_Exercise instructions_: Repeat verbatim only the lines from the opening of the material below through the one that contains "self.tree.links.new(value.socket, self.shader.inputs[name])".

####################

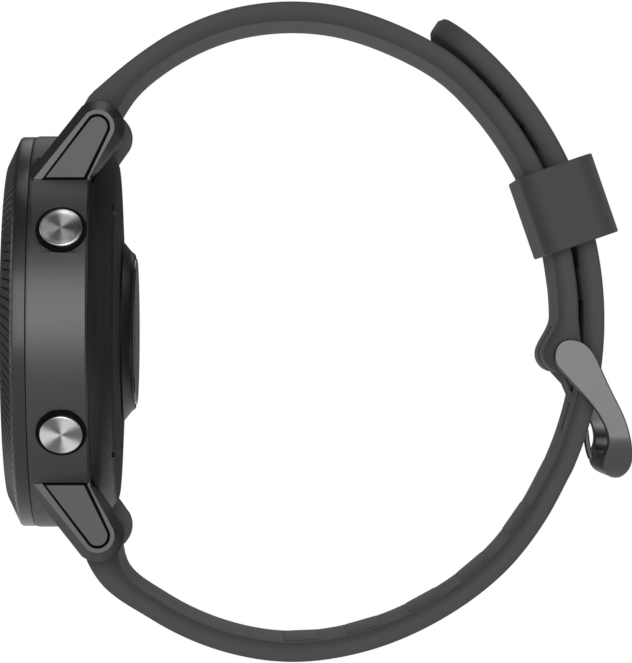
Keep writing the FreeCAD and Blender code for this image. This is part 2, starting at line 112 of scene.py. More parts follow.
class Finish:
    """A material, its Principled shader and the nodes that feed it."""

    def __init__(self, name, colour, metallic=0.0, roughness=0.5, **uniform):
        self.material = bpy.data.materials.new(name)
        self.material.use_nodes = True
        self.tree = self.material.node_tree
        self.shader = self.tree.nodes["Principled BSDF"]
        self.colour = colour
        self.shader.inputs["Base Color"].default_value = (*colour, 1.0)
        self.shader.inputs["Metallic"].default_value = metallic
        self.shader.inputs["Roughness"].default_value = roughness
        for key, value in uniform.items():
            self.shader.inputs[key.replace("_", " ").title().replace("Ior", "IOR")].default_value = value
        self.material.diffuse_color = (*colour, 1.0)
        self.place = self.node("ShaderNodeTexCoord", {}, {}, "Object")

    def node(self, kind, settings, sockets, output=0):
        """Any node: its type, its settings, then the values or links of its sockets."""
        made = self.tree.nodes.new(kind)
        for key, value in settings.items():
            setattr(made, key, value)
        for key, value in sockets.items():
            if isinstance(value, Socket):
                self.tree.links.new(value.socket, made.inputs[key])
            else:
                made.inputs[key].default_value = value
        return Socket(self, made.outputs[output])

    def feed(self, name, value):
        self.tree.links.new(value.socket, self.shader.inputs[name])

    def noise(self, size, detail=3.0, stretch=(1, 1, 1)):
        """Noise whose grains are about size millimetres across."""
        scale = tuple(each / (size * MM) for each in stretch)
        sockets = {0: self.place, 1: scale}
        place = self.node("ShaderNodeVectorMath", {"operation": "MULTIPLY"}, sockets, "Vector")
        return self.node("ShaderNodeTexNoise", {}, {"Vector": place, "Scale": 1.0, "Detail": detail}, "Fac")

    def along(self, direction, start=(0, 0, 0)):
        """Distance along a direction from a start, in millimetres."""
        sockets = {0: self.place, 1: start}
        offset = self.node("ShaderNodeVectorMath", {"operation": "SUBTRACT"}, sockets, "Vector")
        sockets = {0: offset, 1: tuple(each / MM for each in direction)}
        return self.node("ShaderNodeVectorMath", {"operation": "DOT_PRODUCT"}, sockets, "Value")

    def shade(self, mask, darker, lighter):
        """Base colour from darker to lighter, as shares of the finish's own colour."""
        low, high = [(*(min(1.0, each * share) for each in self.colour), 1.0) for share in (darker, lighter)]
        # A Mix node's colours are its sockets 6 and 7, and its colour result is output 2.
        sockets = {0: mask, 6: low, 7: high}
        self.feed("Base Color", self.node("ShaderNodeMix", {"data_type": "RGBA"}, sockets, 2))

    def bump(self, height, depth):
        """Relief of depth millimetres."""
        sockets = {"Height": height, "Distance": depth * MM, "Strength": 1.0}
        self.feed("Normal", self.node("ShaderNodeBump", {}, sockets, "Normal"))


def grained(name, colour, metallic, roughness, grain=0.12, depth=0.004, mottle=0.12, **uniform):
    """A moulded, cast or blasted surface: fine relief, soft mottling and uneven gloss."""
    finish = Finish(name, colour, metallic, roughness, **uniform)
    fine = finish.noise(grain)
    broad = finish.noise(grain * 40, 2.0)
    finish.shade(broad * 0.6 + fine * 0.4, 1 - mottle, 1 + mottle)
    finish.feed("Roughness", (broad - 0.5) * 0.12 + (fine - 0.5) * 0.08 + roughness)
    finish.bump(fine, depth)
    return finish.material


def silicone(name, colour):
    """Matte silicone: a fine moulded texture, faint rub marks and a soft sheen."""
    finish = Finish(name, colour, 0.0, 0.62, specular_ior_level=0.32, sheen_weight=0.1, sheen_roughness=0.5)
    fine = finish.noise(0.09, 4.0)
    cloudy = finish.noise(7.0, 3.0)
    rubbed = finish.noise(1.4, 4.0, (1, 0.25, 1)).ramp(0.55, 0.75)
    finish.shade(cloudy * 0.7 + fine * 0.3, 0.86, 1.14)
    finish.feed("Roughness", (cloudy - 0.5) * 0.14 + (fine - 0.5) * 0.08 - rubbed * 0.05 + 0.62)
    finish.bump(fine + rubbed * 0.15, 0.002)
    return finish.material


def blasted_metal(name, colour, roughness, depth=0.0025):
    """Satin coated metal with a bead-blasted grain."""
    finish = Finish(name, colour, 0.9, roughness, specular_ior_level=0.5)
    fine = finish.noise(0.07, 4.0)
    cloudy = finish.noise(6.0, 2.0)
    finish.shade(cloudy * 0.6 + fine * 0.4, 0.92, 1.08)
    finish.feed("Roughness", (cloudy - 0.5) * 0.08 + (fine - 0.5) * 0.1 + roughness)
    finish.bump(fine, depth)
    return finish.material


def polished_metal(name, colour, roughness):
    """Polished coated metal with faint lengthwise polishing lines."""
    finish = Finish(name, colour, 1.0, roughness)
    lines = finish.noise(0.05, 2.0, (0.15, 1.0, 0.1))
    cloudy = finish.noise(4.0, 2.0)
    finish.shade(cloudy, 0.97, 1.03)
    finish.feed("Roughness", (lines - 0.5) * 0.06 + roughness)
    finish.bump(lines, 0.0003)
    return finish.material


def spun_metal(name, turn):
    """A lathe-turned face: concentric rings, and painted highlight streaks that fan out in three lobes."""
    finish = Finish(name, (0.62, 0.62, 0.63), 1.0, 0.3)
    axis = button_axis(turn)
    centre = (axis * BUTTON_FACE + Vector((BUTTON_X, 0, 0))) * MM
    across = Vector((1, 0, 0))
    up = across.cross(axis)
    u = finish.along(across, centre)
    v = finish.along(up, centre)
    radius = (u * u + v * v).math("SQRT")
    angle = v.math("ARCTAN2", u)
    wobble = finish.noise(0.6, 2.0)
    # Painted highlight: three bright streaks through the centre, set in the base colour by angle about the
    # button's axis.
    painted_streak_lobes = (angle * 3.0 + wobble * 0.5 + math.pi).math("COSINE")
    rings = (radius * (2 * math.pi / 0.11)).math("SINE")
    scatter = finish.noise(0.05, 2.0)
    middle = radius.ramp(0.0, 0.5)
    # Base colour: the painted highlight streaks, faded out at the centre, with the turned rings and a random
    # scatter in tone.
    light = painted_streak_lobes * 0.5 * middle + 0.5 + rings * 0.04 + (scatter - 0.5) * 0.1
    finish.shade(light.ramp(0.0, 1.0), 0.3, 1.3)
    finish.feed("Roughness", 0.3 - rings * 0.04)
    finish.bump(rings, 0.0022)
    return finish.material


def button_axis(turn):
    angle = math.radians(turn)
    return Vector((0, -math.cos(angle), math.sin(angle)))


# ------------------------------------------------------------------ mesh helpers


def smooth(obj, angle=32.0):
    """Smooth shading with edges sharper than the angle kept crisp."""
    obj.data.shade_smooth()
    obj.data.set_sharp_from_angle(angle=math.radians(angle))
    return obj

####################

_Response_:
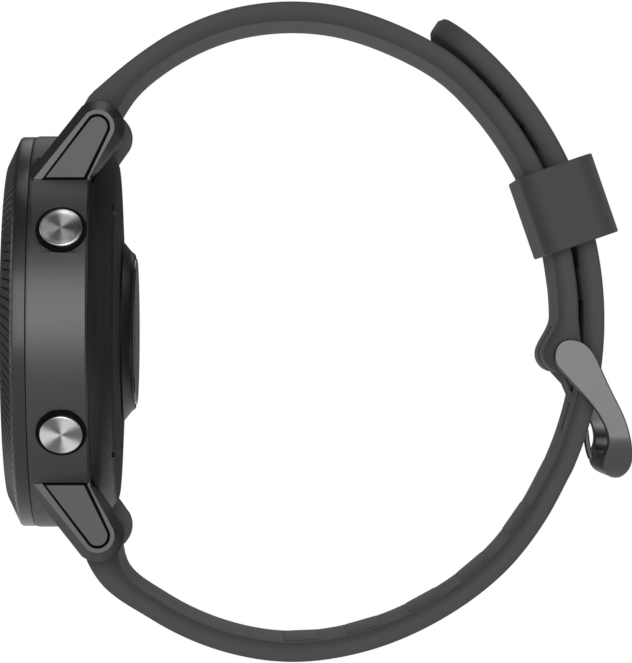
Keep writing the FreeCAD and Blender code for this image. This is part 2, starting at line 112 of scene.py. More parts follow.
class Finish:
    """A material, its Principled shader and the nodes that feed it."""

    def __init__(self, name, colour, metallic=0.0, roughness=0.5, **uniform):
        self.material = bpy.data.materials.new(name)
        self.material.use_nodes = True
        self.tree = self.material.node_tree
        self.shader = self.tree.nodes["Principled BSDF"]
        self.colour = colour
        self.shader.inputs["Base Color"].default_value = (*colour, 1.0)
        self.shader.inputs["Metallic"].default_value = metallic
        self.shader.inputs["Roughness"].default_value = roughness
        for key, value in uniform.items():
            self.shader.inputs[key.replace("_", " ").title().replace("Ior", "IOR")].default_value = value
        self.material.diffuse_color = (*colour, 1.0)
        self.place = self.node("ShaderNodeTexCoord", {}, {}, "Object")

    def node(self, kind, settings, sockets, output=0):
        """Any node: its type, its settings, then the values or links of its sockets."""
        made = self.tree.nodes.new(kind)
        for key, value in settings.items():
            setattr(made, key, value)
        for key, value in sockets.items():
            if isinstance(value, Socket):
                self.tree.links.new(value.socket, made.inputs[key])
            else:
                made.inputs[key].default_value = value
        return Socket(self, made.outputs[output])

    def feed(self, name, value):
        self.tree.links.new(value.socket, self.shader.inputs[name])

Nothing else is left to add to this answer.